2. Proposals for amendment of these By-Laws shall be balloted upon at the Annual General Meeting or at any Special Meeting called for such purpose by the Board of Directors. Such amendments shall be passed by two-thirds majority of those present and voting at this meeting or by a higher majority if that amended portion of these By-Laws requires it; it is required by law or by the BSA Constitution. Written notice of no more than 40 days and no less than 20 days shall be given to Members in regards to any Special Meeting called for the purpose of amending the By-laws.
ARTICLE XV
CORPORATION RECORDS AND REPORTS
BSA shall keep at its principal office if one is maintained, or otherwise keep in the possession of one of its designated Officers, the following:
· Originals or copies which can be verified as true and correct of all documents which govern the operation of BSA. Such documents include but are not limited to articles of incorporation, constitution, and by-laws.
· originals or copies which can be verified as true and correct of all books, actual or electronic checks, and its records of business and properties.
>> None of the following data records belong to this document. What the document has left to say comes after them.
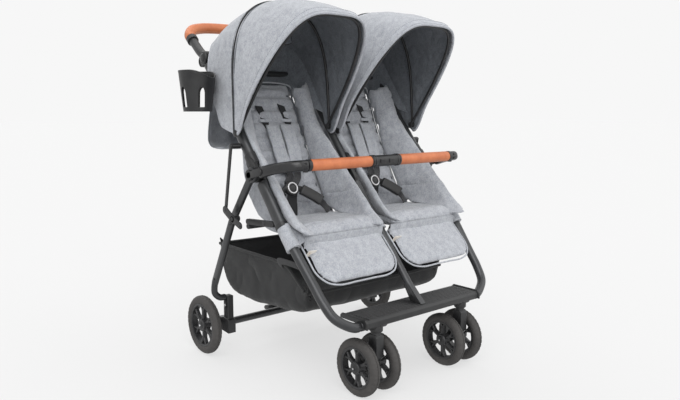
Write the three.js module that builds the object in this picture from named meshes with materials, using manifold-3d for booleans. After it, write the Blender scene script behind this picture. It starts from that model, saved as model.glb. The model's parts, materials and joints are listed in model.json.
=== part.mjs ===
// Side-by-side twin stroller with a folding frame, swivelling twin front wheels,
// two reclining seats, two canopies, a swing bumper bar and an under-seat basket.
//
// Millimetres. +Z is up and the stroller faces -Y. "right" and "left" are those of
// the person who pushes it, so the right-hand pieces are on -X.
// The pieces are first placed in a working frame: x = 0 on the centre plane, y = 0 on
// the rear wheel axis, z = 0 on the floor. The finished group is then moved so that
// its origin is the middle of its footprint.

import * as THREE from 'three';
import { mergeVertices } from 'three/addons/utils/BufferGeometryUtils.js';
import Module from 'manifold-3d';

const wasm = await Module();
wasm.setup();

// ---------------------------------------------------------------- driving dimensions

const GAP = 0.3; // clearance between touching pieces
const SLIVER = 0.01; // edges shorter than this are closed up after a boolean
const SIDES = [{ name: 'right', s: -1 }, { name: 'left', s: 1 }];

// The side tubes and the centre tube share one sloping plane, which passes the fold axis.
const FOLD = { y: -265.4, z: 560 };
const TUBE_SLOPE = 0.819; // rearward travel for each unit of height
const TUBE_X = 320;
const TUBE_TILT = Math.atan(TUBE_SLOPE); // from upright, leaning back
const TUBE_DIR = { y: Math.sin(TUBE_TILT), z: Math.cos(TUBE_TILT) };

const LOWER_TUBE_R = 12.5;
const SLEEVE = { across: 28, deep: 36, from: 28, to: 165 }; // fold sleeve, distances below the fold axis
const LUG = { r: 21, half: 16, inner: 306, mid: 319.85, outer: 333.3 };
const CORNER = { x: 300, z: 258 }; // where the side tube starts its front bend
const FOOTBOARD_HALF = 217;
const CROSSBAR = { y: -560, z: 195, half: 222 };
const CROSS_TUBE = { y: -207, z: 413, r: 8, half: 320 };
const AXLE_TUBE = { y: -20, z: 86, r: 11, half: 280 };

const CASTER = { x: 165, stemY: -560, axleY: -532, r: 76, width: 28, offset: 37 };
const REAR_WHEEL = { x: 348, r: 88, width: 28 };

const HANDLE = { z: 879, gripX: 311, gripY: 97, gripZ: 941, barY: 152, barZ: 985, barX: 225 };
const CANOPY = { x: 180, y: -197, z: 682, half: 168 };
const ARCHES = {
  front: { angle: 51, r: 374, nx: 3.7, nh: 2.3 },
  mid: { angle: 93, r: 346, nx: 2.3, nh: 4 },
  rear: { angle: 124, r: 304, nx: 6, nh: 6 },
};
const ARCH_END = 0.16; // the fabric stops this far short of the canopy axis, in radians
const BOW_R = 4;
const FABRIC = 4;

const SEAT = { x: 158, half: 136 };
const FLAP = { x: 152.5, half: 141, y: -407.5, z: 385, drop: 133, lean: 44, corner: 60, thick: 12 };
const BUTTON_X = 277; // release buttons under the bumper arms
const BUMPER = { y: -414, z: 591, grip: 264, clip: 55, r: 15 };
const BASKET = { half: 266, wall: 4 };
const CUP = { x: -402, y: -96, low: 726, high: 834, rLow: 39, rHigh: 50 };

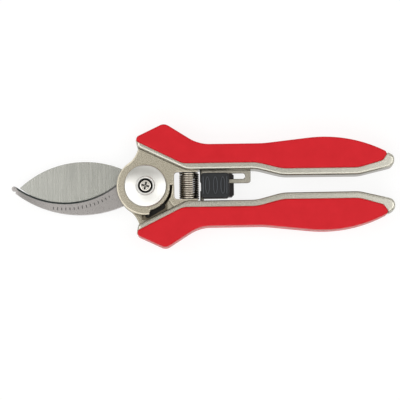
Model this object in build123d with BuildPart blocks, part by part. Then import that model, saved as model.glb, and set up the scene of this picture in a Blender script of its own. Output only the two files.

Documents which govern BSA and the BSA books, checks, records of business and properties shall be open to inspection by the Directors and Active Members of BSA in the manner provided by the California Corporations Code and any other applicable state or federal law.
An improper denial of access is a denial made by BSA, its officers or directors that runs contrary to applicable law or procedures as defined by law or in these by-laws. Such a denial shall be deemed a violation of the duties of directors as defined in Article V., subsection B.
ARTICLE XVI
RATIFICATION

We, the undersigned being Active Members of the Corporation and acting in the capacity of a Director, hereby assent to the foregoing By-Laws and adopt the same as the By-Laws of the Corporation.

IN WITNESS WHEREOF, we have hereunto set our hands on this _____ day of _______________ 20___.